We never see the crime that the “driver” and his partner commit, we enter into the story as their getaway comes to an end. The sequences where Mel’s character shows his improvisational criminal skills is entertaining but of course things always go more according to the script than they would in real life. There are two or three back stories based on the corruption of the system and an innocent in jeopardy who propels the actions of several of the characters. There are some pretty ugly things that we see in the movie, but for the most part they are part of the narrative rather than just a freak show to give us the creeps. In this way this movie accomplishes things that Oliver Stone’s “Savages” misses. We get characters who we will care about, a mixture of plots that provide a satisfying revenge story and a couple of lead performances that feel like the actors were putting their all into it. Whatever you think of Mr. Gibson, he is a talented actor and the kid in the movie does a fine job living up to the role he has been cast in.

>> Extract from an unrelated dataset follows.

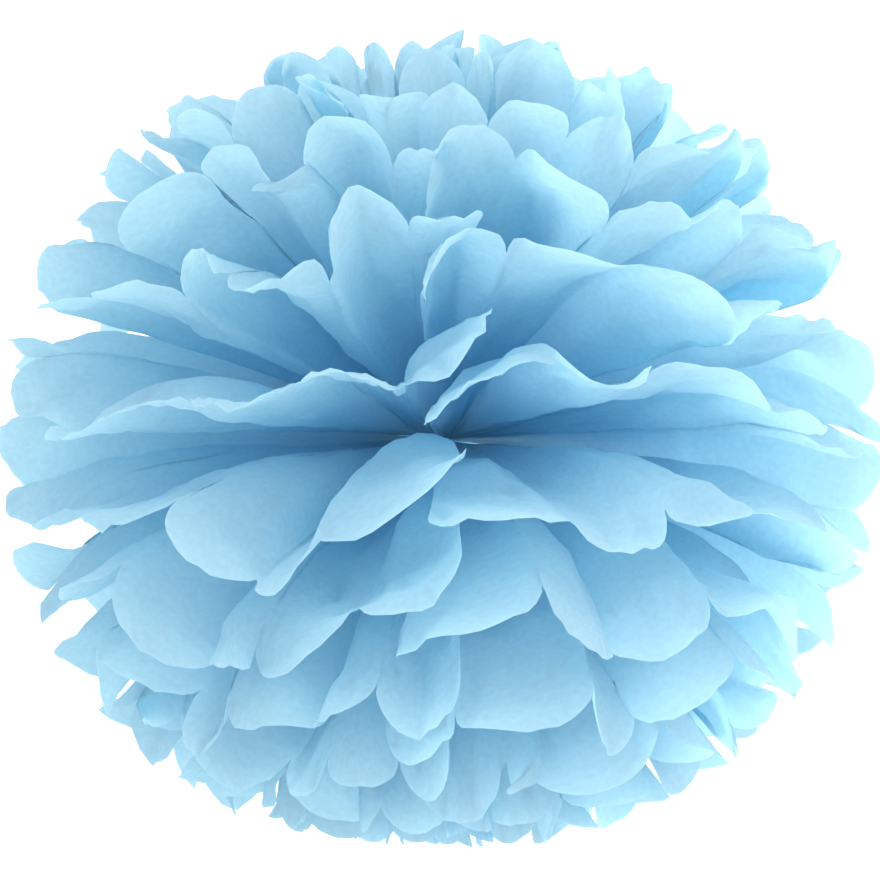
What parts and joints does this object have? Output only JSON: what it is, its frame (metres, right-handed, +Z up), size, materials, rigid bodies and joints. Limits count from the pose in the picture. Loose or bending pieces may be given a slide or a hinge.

There is a funny sequence in the last quarter of the movie where the “driver” has to carry out an elaborate hoax in order to get to a particular criminal. It reprises some of those improvisational skills and requires a funny celebrity impersonation by Mel. There are two or three harrowing torture scenes and a couple of excellently staged shootouts in the prison itself. Apparently the film was shot in the actual location of the old prison, which means that the production designer on this film is not nearly the depraved mind we might be lead to believe. The look of the movie is dirty yellow with a skin of grime layered on top. The photography and lighting do a very good job at conveying an unpleasant part of the world in a pretty accurate way although sometimes it seems like these techniques are becoming a little cliched.

This is not a movie for the faint at heart and it may not be good for your stomach either. If you like a tough action movie, and are not bothered by Mel Gibson’s personal problems, you will find an interesting story and a fascinating real world background in “Get the Gringo”. The title is easier to say and remember then the original name for the movie was, but when you see the movie, the original title makes more sense.